_Stated problem_. Wherever "imported" appears in a line, list that line.

_Data segment_.

----------------------------------------

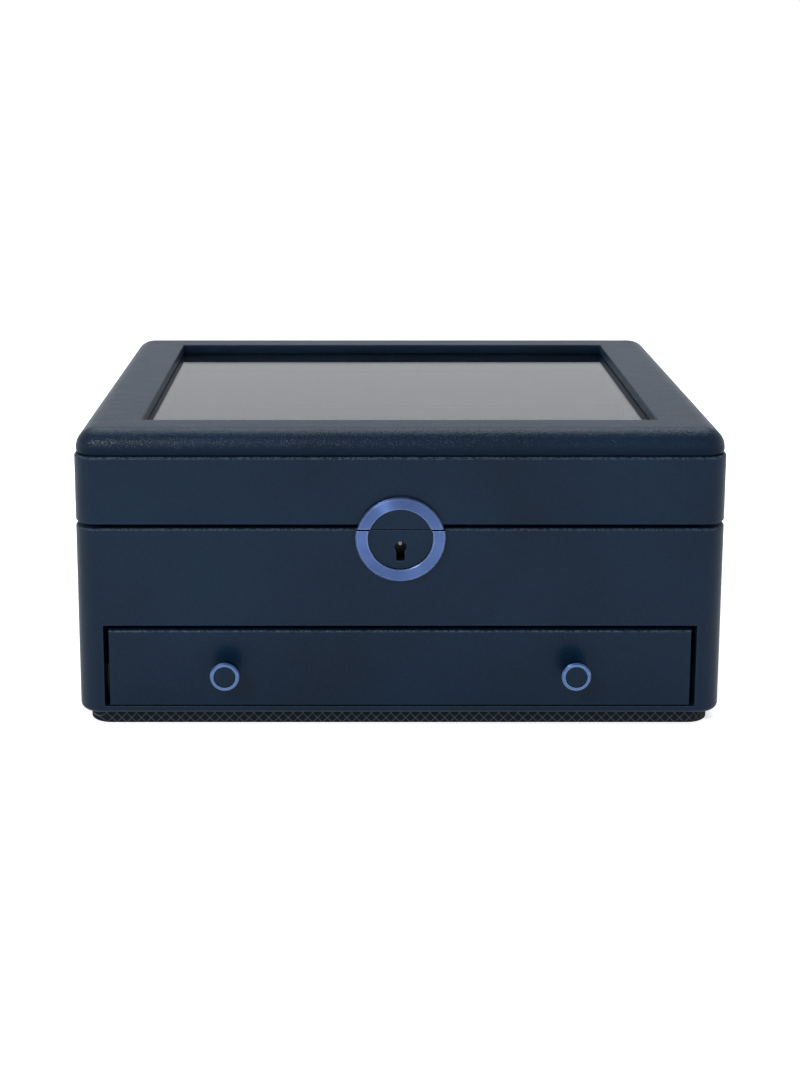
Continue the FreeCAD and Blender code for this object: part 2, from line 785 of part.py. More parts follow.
def make_knobs():
    """Turned knobs with a cup in front for the leather inlay and a screw from behind."""
    reach, edge = s.knob_reach, s.knob_bevel
    neck = reach - s.knob_head
    cup_floor = s.knob_cup_depth - reach
    profile = [
        (-s.knob_screw_depth, 0), (-s.knob_screw_depth, s.knob_screw_radius),
        (0, s.knob_screw_radius), (0, s.knob_stem_radius), (-neck, s.knob_stem_radius),
        (-neck, s.knob_radius), (edge - reach, s.knob_radius), (-reach, s.knob_radius - edge),
        (-reach, s.knob_cup_radius), (cup_floor, s.knob_cup_radius), (cup_floor, 0),
    ]
    for side in Side:
        x = side * knob_x
        knob = new_body("knob_" + side.name, x=x, y=front, z=knob_level)
        sketch = new_sketch(knob, PLANE_FROM_SIDE, 0)
        draw_profile(sketch, profile)
        doc.recompute()
        turned = knob.newObject("PartDesign::Revolution", "knob_turned")
        turned.Profile = sketch
        turned.ReferenceAxis = (sketch, ["H_Axis"])
        turned.Angle = 360
        doc.recompute()
        inlay = new_body("knob_inlay_" + side.name, x=x, y=front + cup_floor, z=knob_level)
        radius = s.knob_cup_radius - s.knob_inlay_clearance
        add_pad(inlay, PLANE_FROM_FRONT, s.knob_inlay_thickness, lambda k: draw_circle(k, radius))
        bevel_edges(inlay, s.knob_inlay_bevel, on_face(s.knob_inlay_thickness))


def make_knob_screws():
    screws = []
    for side in Side:
        place = Vector(side * knob_x.value, drawer_box_front.value, knob_level.value)
        shank_length = (s.drawer_front_thickness + s.knob_screw_depth - s.screw_clearance).value
        shank = Part.makeCylinder(s.knob_screw_radius.value - s.screw_clearance.value, shank_length, place,
                                  Vector(0, -1, 0))
        head = Part.makeCylinder(s.knob_screw_head_radius.value, s.knob_screw_head_height.value, place,
                                 Vector(0, 1, 0))
        screws.append(head.fuse(shank).removeSplitter())
    add_solids("knob_screws", screws)


# The ring, its disc and the lock

def make_round_half(label, centre, radius, thickness, bore=None, slit=None, upper=True):
    """One half of a flat round piece on the front of the box, cut along the split line."""
    body = new_body(label, y=front)

    def draw(sketch):
        draw_circle(sketch, radius, 0, centre)
        if bore:
            draw_circle(sketch, bore, 0, centre)

    add_pad(body, PLANE_FROM_FRONT, thickness, draw)
    waste = 2 * radius
    edge_level = split_level + slit / 2 if upper else split_level - slit / 2
    waste_middle = edge_level - waste / 2 if upper else edge_level + waste / 2
    add_pocket(body, PLANE_FROM_FRONT, thickness,
               lambda k: draw_rectangle(k, 2 * waste, waste, 0, waste_middle), out=thickness)
    return body


def make_ring_and_disc():
    for name, upper in (("upper", True), ("lower", False)):
        centre = ring_level - s.ring_drop if upper else ring_level + s.ring_drop
        ring = make_round_half("lock_ring_" + name, centre, s.ring_radius, s.ring_thickness,
                               bore=s.ring_bore_radius, slit=s.ring_slit, upper=upper)
        bevel_edges(ring, s.ring_outer_bevel, both(on_face(s.ring_thickness), on_circle(s.ring_radius)))
        bevel_edges(ring, s.ring_inner_bevel, both(on_face(s.ring_thickness), on_circle(s.ring_bore_radius)))
        disc = make_round_half("lock_disc_" + name, centre, s.ring_bore_radius - s.disc_clearance,
                               s.disc_thickness, slit=s.disc_slit, upper=upper)
        if not upper:
            for draw in (draw_keyhole_circle, draw_keyhole_slot):
                add_pocket(disc, PLANE_FROM_FRONT, s.disc_thickness, draw, out=s.disc_thickness)


def make_lock_case():
    """A pressed case that hangs from its face plate in the front wall."""
    body = new_body("lock_case", y=lock_rear)
    depth, sheet_gauge = s.lock_thickness, s.lock_sheet
    middle = (lock_bottom + lock_top) / 2
    add_pad(body, PLANE_FROM_FRONT, depth,
            lambda k: draw_rectangle(k, s.lock_width, s.lock_height, 0, middle))
    add_pocket(body, PLANE_FROM_FRONT, depth - sheet_gauge,
               lambda k: draw_rectangle(k, s.lock_width - 2 * sheet_gauge, s.lock_height - 2 * sheet_gauge,
                                        0, middle), reverse=True)
    plate_middle = lock_middle - lock_rear
    add_pad(body, PLANE_FROM_ABOVE, s.face_plate_thickness,
            lambda k: draw_rectangle(k, s.face_plate_width, s.face_plate_depth, 0, plate_middle), out=lock_top)
    slot_width = s.link_thickness + 2 * s.link_play
    slot_depth = s.bolt_thickness + 2 * s.link_play + 2 * s.link_wall + 2 * s.link_play

    def draw_link_slots(sketch):
        for end in (-1, 1):
            draw_rectangle(sketch, slot_width, slot_depth, link_x(end), plate_middle)

    add_pocket(body, PLANE_FROM_ABOVE, s.face_plate_thickness + sheet_gauge, draw_link_slots, out=rim_level)
    for draw in (draw_keyhole_circle, draw_keyhole_slot):
        add_pocket(body, PLANE_FROM_FRONT, sheet_gauge, draw, out=depth)
    places = [(end * s.lock_screw_spacing / 2, plate_middle) for end in (-1, 1)]
    add_pocket(body, PLANE_FROM_ABOVE, s.face_plate_thickness, lambda k: draw_screw_holes(k, places),
               out=rim_level)
    board("lock_cover", (-(s.lock_width / 2), lock_rear, lock_bottom),
          (s.lock_width / 2, lock_rear + sheet_gauge, lock_top))


def link_x(end):
    """The middle of one of the two links that the bolt goes through."""
    return end * s.link_spacing / 2


def make_lock_post():
    """The post that a hollow key turns on, riveted to the cover of the lock."""
    body = new_body("lock_post", y=lock_rear, z=keyhole_level)
    add_pad(body, PLANE_FROM_FRONT, s.post_length, lambda k: draw_circle(k, s.post_radius))


def make_lock_bolt():
    """A bar with two arms whose fingers slide through the links of the strike."""
    bar_top = bolt_level + s.bolt_bar_height
    finger_bottom = bolt_level + s.bolt_finger_rise
    finger_top = finger_bottom + s.bolt_finger_height
    second = bolt_left + s.link_spacing - s.link_thickness / 2
    first = bolt_left - s.link_thickness / 2
    left = first - s.bolt_finger_length - s.bolt_arm
    arm = s.bolt_arm
    profile = [
        (left, bolt_level), (second - s.bolt_finger_length, bolt_level),
        (second - s.bolt_finger_length, finger_bottom), (second, finger_bottom), (second, finger_top),
        (second - s.bolt_finger_length - arm, finger_top), (second - s.bolt_finger_length - arm, bar_top),
        (left + arm, bar_top), (left + arm, finger_bottom), (first, finger_bottom), (first, finger_top),
        (left, finger_top),
    ]
    body = new_body("lock_bolt", y=lock_middle)
    add_pad(body, PLANE_FROM_FRONT, s.bolt_thickness, lambda k: draw_profile(k, profile), both_ways=True)
    bar_right = second - s.bolt_finger_length
    bar_depth = s.lock_thickness - s.lock_sheet - 2 * s.bolt_play
    inside_middle = s.lock_sheet / 2
    add_pad(body, PLANE_FROM_FRONT, bar_depth,
            lambda k: draw_rectangle(k, bar_right - left, s.bolt_bar_height, (left + bar_right) / 2,
                                     bolt_level + s.bolt_bar_height / 2),
            out=-(inside_middle + bar_depth / 2))
    add_pocket(body, PLANE_FROM_FRONT, 2 * s.lock_thickness,
               lambda k: draw_rectangle(k, s.bolt_notch_width, s.bolt_notch_height, (left + bar_right) / 2,
                                        bolt_level + s.bolt_notch_height / 2), both_ways=True)


def make_strike():
    """The plate under the lid with two links that the bolt holds."""
    body = new_body("lock_strike", y=lock_middle)
    add_pad(body, PLANE_FROM_ABOVE, s.strike_thickness,
            lambda k: draw_rectangle(k, s.strike_width, s.strike_depth), out=strike_level)
    link_bottom = bolt_level + s.bolt_bar_height + s.link_play
    eye_depth = s.bolt_thickness + 2 * s.link_play
    link_depth = eye_depth + 2 * s.link_wall

    def draw_links(sketch):
        for end in (-1, 1):
            draw_rectangle(sketch, s.link_thickness, link_depth, link_x(end))

    add_pad(body, PLANE_FROM_ABOVE, strike_level - link_bottom, draw_links, out=link_bottom)
    eye_bottom = bolt_level + s.bolt_finger_rise - s.link_play
    eye_height = s.bolt_finger_height + 2 * s.link_play
    add_pocket(body, PLANE_FROM_SIDE, s.strike_width,
               lambda k: draw_rectangle(k, eye_depth, eye_height, 0, eye_bottom + eye_height / 2),
               both_ways=True)
    places = [(end * s.strike_screw_spacing / 2, 0) for end in (-1, 1)]
    add_pocket(body, PLANE_FROM_ABOVE, s.strike_thickness, lambda k: draw_screw_holes(k, places), out=lid_level)


# The hinges

def draw_leaf(sketch):
    """A leaf seen from its end: a flat strip that runs into a round knuckle."""
    low = -(s.lid_gap / 2)
    high = low + s.hinge_leaf_thickness
    end = -s.hinge_leaf_depth
    radius = s.knuckle_radius
    low_start = -((radius.value ** 2 - low.value ** 2) ** 0.5)
    high_start = -((radius.value ** 2 - high.value ** 2) ** 0.5)
    corners = [Vector(end.value, low.value, 0), Vector(low_start, low.value, 0),
               Vector(high_start, high.value, 0), Vector(end.value, high.value, 0)]
    lower = sketch.addGeometry(Part.LineSegment(corners[0], corners[1]), False)
    knuckle = sketch.addGeometry(Part.Arc(corners[1], Vector(radius.value, 0, 0), corners[2]), False)
    upper = sketch.addGeometry(Part.LineSegment(corners[2], corners[3]), False)
    closing = sketch.addGeometry(Part.LineSegment(corners[3], corners[0]), False)
    for first, first_point, second, second_point in (
            (lower, Ref.END, knuckle, Ref.START), (knuckle, Ref.END, upper, Ref.START),
            (upper, Ref.END, closing, Ref.START), (closing, Ref.END, lower, Ref.START)):
        sketch.addConstraint(Sketcher.Constraint("Coincident", first, first_point, second, second_point))
    sketch.addConstraint(Sketcher.Constraint("Horizontal", lower))
    sketch.addConstraint(Sketcher.Constraint("Horizontal", upper))
    hold_point(sketch, knuckle, Ref.CENTRE, 0, 0)
    hold(sketch, "Radius", knuckle, size=radius)
    hold_point(sketch, lower, Ref.START, end, low)
    hold_point(sketch, upper, Ref.END, end, high)


def make_leaf(label, side, on_case):
    """One leaf, with the other leaf's knuckles cut away. The lid's leaf is the case's turned over."""
    turned = None if on_case else Rotation(Vector(0, 1, 0), 180)
    body = new_body(label, x=hinge_x(side), y=pivot_y, z=pivot_level, turned=turned)
    add_pad(body, PLANE_FROM_SIDE, s.hinge_length, draw_leaf, both_ways=True)
    gap_depth = 2 * s.knuckle_radius + 2 * s.knuckle_clearance
    if on_case:
        cuts = [(s.knuckle_length + 2 * s.knuckle_clearance, as_size(0))]
    else:
        end_length = (s.hinge_length - s.knuckle_length) / 2
        cuts = [(end_length, end * (s.knuckle_length + end_length) / 2) for end in (-1, 1)]

    def draw_gaps(sketch):
        for length, middle in cuts:
            draw_rectangle(sketch, length, gap_depth, middle, 0)

    add_pocket(body, PLANE_FROM_ABOVE, 3 * s.knuckle_radius, draw_gaps, both_ways=True)
    add_pocket(body, PLANE_FROM_SIDE, 2 * s.hinge_length,
               lambda k: draw_circle(k, s.pin_radius + s.pin_clearance), both_ways=True)
    flat_length = s.hinge_leaf_depth - s.knuckle_radius - s.knuckle_clearance
    places = [(end * s.hinge_screw_spacing / 2, flat_length / 2 - s.hinge_leaf_depth) for end in (-1, 1)]
    add_pocket(body, PLANE_FROM_ABOVE, s.lid_gap, lambda k: draw_screw_holes(k, places), both_ways=True)


def make_hinges():
    pins = []
    for side in Side:
        make_leaf("hinge_case_leaf_" + side.name, side, True)
        make_leaf("hinge_lid_leaf_" + side.name, side, False)
        start = Vector((hinge_x(side) - s.hinge_length / 2).value, pivot_y.value, pivot_level.value)
        pins.append(Part.makeCylinder(s.pin_radius.value, s.hinge_length.value, start, Vector(1, 0, 0)))
    add_solids("hinge_pins", pins)


def check_model():
    """Stop if a feature failed or a piece is empty or broken."""
    for thing in doc.Objects:
        if "Invalid" in thing.State or "Error" in thing.State:
            raise RuntimeError(f"{thing.Label} failed: {thing.State}")
    for node in nodes:
        if node.Shape.isNull() or not node.Shape.isValid() or not node.Shape.Solids:
            raise RuntimeError(f"{node.Label} has no valid solid")


def write_steps():
    os.makedirs("parts", exist_ok=True)
    for node in nodes:
        node.Shape.exportStep(f"parts/{node.Label}.step")


make_plinth()
make_case_shell()
make_boards()
make_inner_lip()
make_runners()
make_dividers()
make_cushions()
make_lid_band()
make_lid_pad()
make_glass()
make_drawer_front()
make_drawer_box()
make_knobs()
make_knob_screws()
make_ring_and_disc()
make_lock_case()
make_lock_post()
make_lock_bolt()
make_strike()
make_hinges()
doc.recompute()
check_model()
write_steps()
print(len(nodes), "pieces")
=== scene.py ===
import math

import bmesh
import bpy
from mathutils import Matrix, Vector, noise


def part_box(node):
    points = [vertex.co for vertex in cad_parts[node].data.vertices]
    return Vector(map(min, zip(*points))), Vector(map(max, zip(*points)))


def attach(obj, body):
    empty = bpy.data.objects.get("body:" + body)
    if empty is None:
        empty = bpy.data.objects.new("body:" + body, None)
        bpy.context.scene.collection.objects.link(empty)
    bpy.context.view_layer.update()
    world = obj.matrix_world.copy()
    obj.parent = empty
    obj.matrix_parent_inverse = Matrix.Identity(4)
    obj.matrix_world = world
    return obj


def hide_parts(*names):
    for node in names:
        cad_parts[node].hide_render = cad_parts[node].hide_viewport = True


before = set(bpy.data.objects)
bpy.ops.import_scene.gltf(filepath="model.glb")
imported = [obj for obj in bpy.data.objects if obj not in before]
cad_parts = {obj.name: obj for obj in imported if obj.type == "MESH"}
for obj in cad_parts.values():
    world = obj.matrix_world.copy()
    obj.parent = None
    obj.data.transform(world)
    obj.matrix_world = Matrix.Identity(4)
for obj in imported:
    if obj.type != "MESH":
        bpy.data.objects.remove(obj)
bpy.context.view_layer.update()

MM = 0.001

# The photograph's camera: its place before the front wall, and how it looks down.
CAMERA_PLACE = Vector((-21 * MM, -870 * MM, 362 * MM))
CAMERA_PITCH = math.radians(8.83)
CAMERA_FOCAL_PIXELS = 1502
CAMERA_SHIFT = (0.0376, -0.25)
CAMERA_REACH = 100
PHOTO_HEIGHT = 1067
SENSOR_HEIGHT = 36

# The surround, by the height of a direction: 0 at the horizon, 1 overhead.
HORIZON = (0.13, 0.20)
CEILING = (0.5, 0.95)
FLOOR_SIZE = 60
FLOOR_SQUARES = 8

# Leather: its colours, and the heights over which shade is painted on the padded roll's foot, fading out
# upwards.
NAVY = (0.0012, 0.0116, 0.0300)
NAVY_PALE = tuple(1.5 * part for part in NAVY)
# The dark between the leather's cells, and also the colour of the painted shade at the padded roll's foot.
NAVY_CREASE_AND_SHADE = (0.0006, 0.0058, 0.0150)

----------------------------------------

_Written solution_.
imported = [obj for obj in bpy.data.objects if obj not in before]
cad_parts = {obj.name: obj for obj in imported if obj.type == "MESH"}
for obj in imported:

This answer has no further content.